In the same session that the Sanitary Act was passed, a measure of considerable importance to the consumers of water in London was passed, though many years would elapse before its effect would be appreciable. This was “The Thames Purification Act.”

“Whereas … the sewage of towns situate on the river Thames above the metropolis is carried into the river, and thereby its waters are polluted and the health and comfort of the inhabitants of the valley of the river below those towns of the metropolis are affected,” powers were given for the diversion therefrom of the sewage of Oxford, Reading, Kingston, Richmond, &c., &c., “whose cloacal contributions to the stream were distributed to masses of the people of London.” No less than 56 towns, it was said, cast their impurities into the river.

And in the following year the scope of the Thames Conservancy Board was extended and very stringent care exercised to prevent unnecessary pollution of the river. And in 1868 the river Lea, another of the water suppliers, was placed under a Conservancy Board.

In 1867 an Act of far-reaching consequence was passed, making vaccination compulsory. In 1836 an Act[109] dealing with this matter laid it down that the parent of a child, or the occupier of the house in which a child was born, might, within 40 days, give notice to the Registrar as to the vaccination of the child. There was no punishment for the neglect to do so, and no penalty for refusal to give the Registrar the information.

This new Act, which came into operation on the 1st of January, 1868, enacted that—

“Every child shall be vaccinated within three months of its birth.”

The Act was to be administered by the Poor Law Authorities; and Boards of Guardians might appoint public vaccinators and establish vaccination stations.

In 1867, also, another Act of very great consequence was passed dealing with one important element in the sanitary evolution of London, to which no reference has yet been made, namely, the provision of hospitals for the isolation of infectious or contagious disease, for the prevention of mortality, and for the speedy restoration of the sick to health.

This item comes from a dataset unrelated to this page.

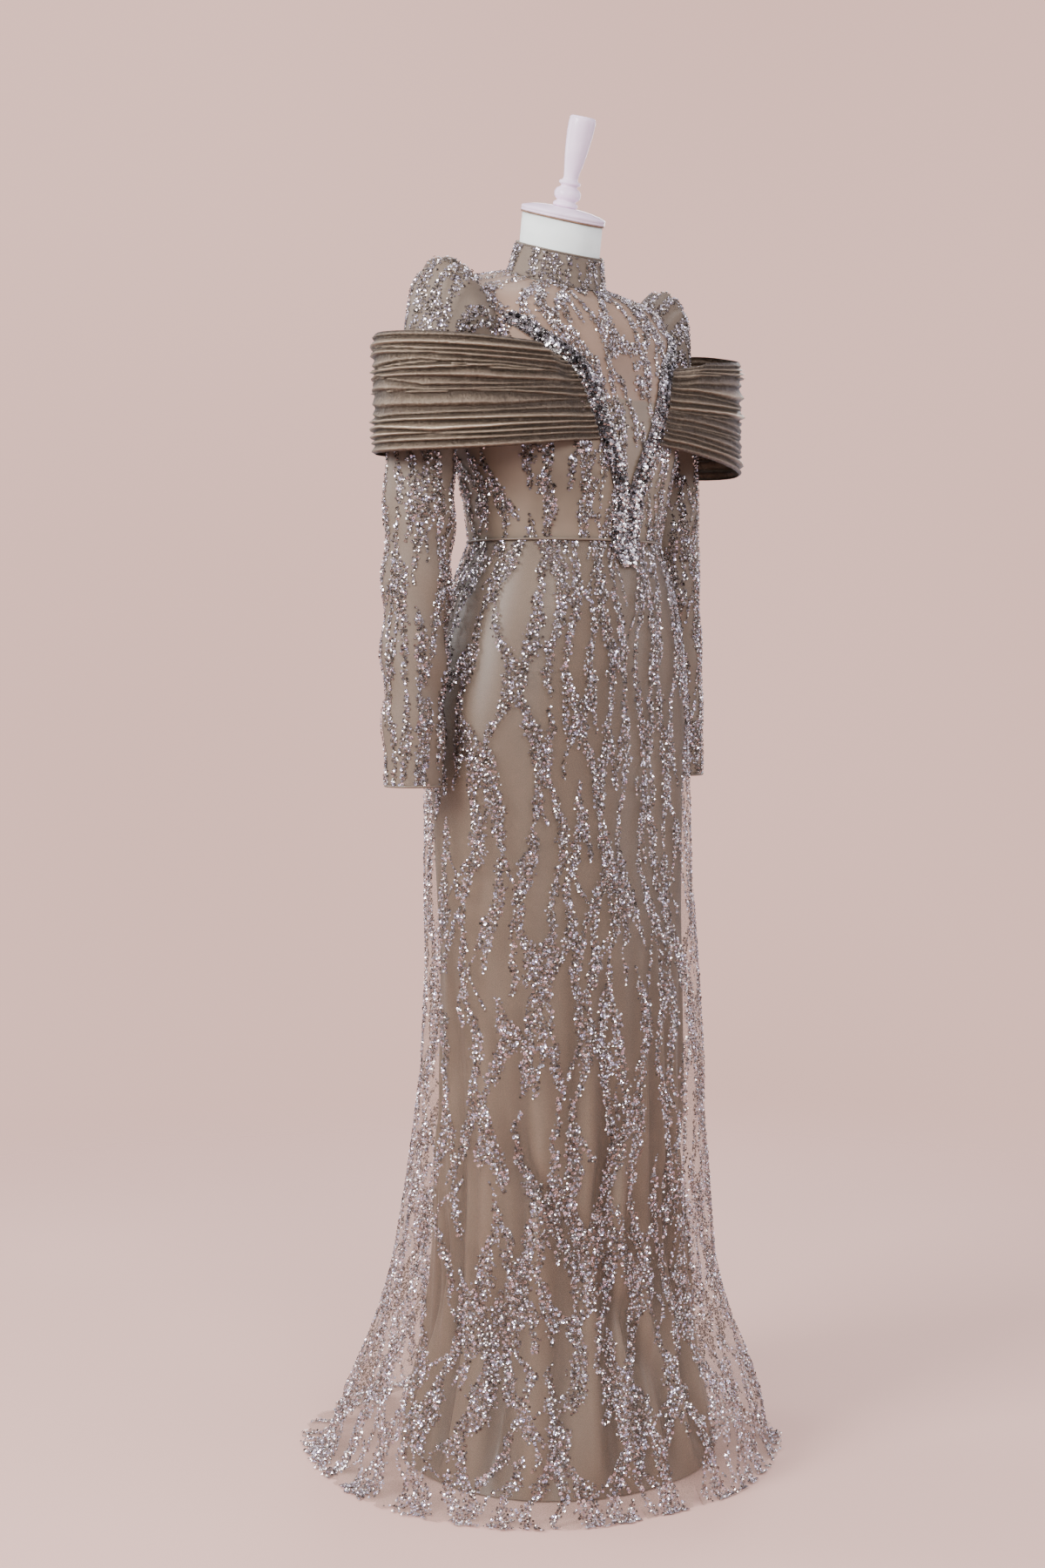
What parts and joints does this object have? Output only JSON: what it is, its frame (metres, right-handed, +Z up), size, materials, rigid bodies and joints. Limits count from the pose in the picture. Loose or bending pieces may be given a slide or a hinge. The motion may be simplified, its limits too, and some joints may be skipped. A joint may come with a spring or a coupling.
{
  "type": "evening gown on a dress form",
  "caption": "Floor-length long-sleeved gown of sequinned tulle over satin, with pleated shoulder bands and a jewelled V trim, on a limbless dress form with a round base.",
  "frame": {"origin": "on the floor, at the middle of the gown's box, which is the middle of the swept hem; the stand's axis is 48 mm ahead of it and 6 mm to the wearer's left", "axes": "+Z up the form, -Y the gown's front, +X the wearer's left"},
  "size_m": [0.5893, 0.6038, 1.6227],
  "materials": {
    "satin_lining": "smooth satin",
    "beaded_tulle": "sheer tulle with sequins",
    "pleated_lame": "crinkled metallic pleats",
    "jewel_trim": "crystal and bead embroidery",
    "satin_binding": "satin binding",
    "form_jersey": "matte off-white jersey",
    "painted_wood": "pale painted satin",
    "pole_steel": "brushed"
  },
  "bodies": {
    "root": {"bodice_front": "beaded_tulle", "bodice_back_left": "beaded_tulle", "bodice_back_right": "beaded_tulle", "sleeve_left": "beaded_tulle", "sleeve_right": "beaded_tulle", "cuff_binding_left": "satin_binding", "cuff_binding_right": "satin_binding", "collar": "beaded_tulle", "collar_binding": "satin_binding", "shoulder_band_left": "pleated_lame", "shoulder_band_right": "pleated_lame", "jewel_trim_left": "jewel_trim", "jewel_trim_right": "jewel_trim", "waist_piping": "satin_binding", "skirt_front": "beaded_tulle", "skirt_back_left": "beaded_tulle", "skirt_back_right": "beaded_tulle", "lining_front": "satin_lining", "lining_back": "satin_lining", "form_torso": "form_jersey", "neck_cap": "painted_wood", "finial": "painted_wood", "stand_pole": "pole_steel", "stand_base": "painted_wood"}
  },
  "joints": []
}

There is, indeed, no part of sanitary work requiring more constant attention than the protection of the community from the spread of infectious diseases, and this is best secured by hospitals affording proper provision for isolation and treatment of infectious cases.

Next to the adoption of proper measures for the prevention of disease, a suitable provision for the speedy restoration of the sick to health is obviously of the greatest importance to the community.